Denpasar (Antara Bali) - Seniman andal I Ketut Budiana (66) yang sukses menggelar pameran di tingkat nasional dan internasional kembali menggelar pameran monumental di Bentara Budaya Bali (BBB), lembaga kebudayaan nirlaba Kompas-Gramedia di Ketewel, Kabupaten Gianyar selama delapan hari, 16-24 April 2016.

Pameran tunggal tersebut menampilkan sejumlah lukisan mengusung tema "Prabu Udayana: Wiracarita Dalam Rupa" yang dibuka Rektor Universitas Udayana, Prof. DR. dr. Ketut Suastika Sp.
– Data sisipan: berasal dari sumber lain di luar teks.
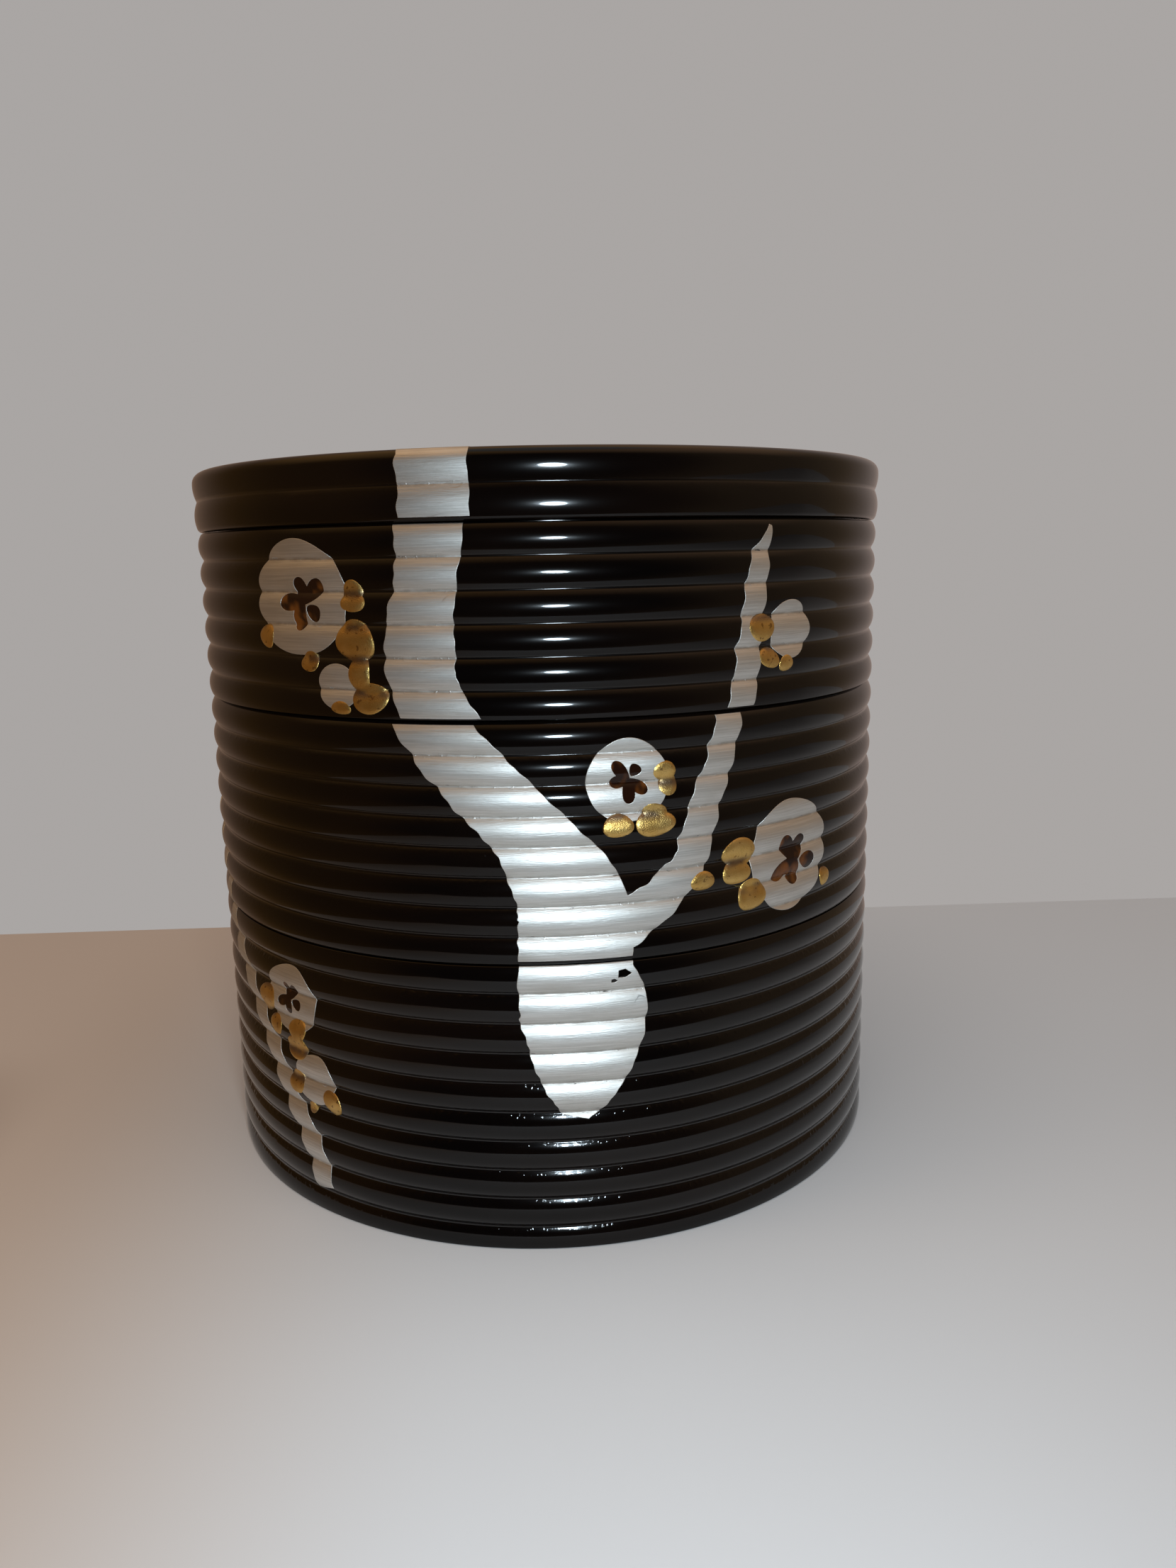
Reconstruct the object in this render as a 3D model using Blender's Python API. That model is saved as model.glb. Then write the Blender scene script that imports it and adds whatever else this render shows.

PD-KEMD, Jumat (15/4) malam.

Prabu Udayana, silsilah berikut kebesaran dan keagungannya hingga kini belum sepenuhnya terungkap, kini telah turut mewarnai keberadaan masyarakat Bali.

I Ketut Budiana, seniman kelahiran Ubud itu berupaya mengurai kisah dan sejarah Prabu Udayana dalam kanvas yang membentang sepanjang 83,39 m x 1,4 m.

Karya monumentalnya dipamerkan atas kerja sama Universitas Udayana dengan Bentara Budaya Bali.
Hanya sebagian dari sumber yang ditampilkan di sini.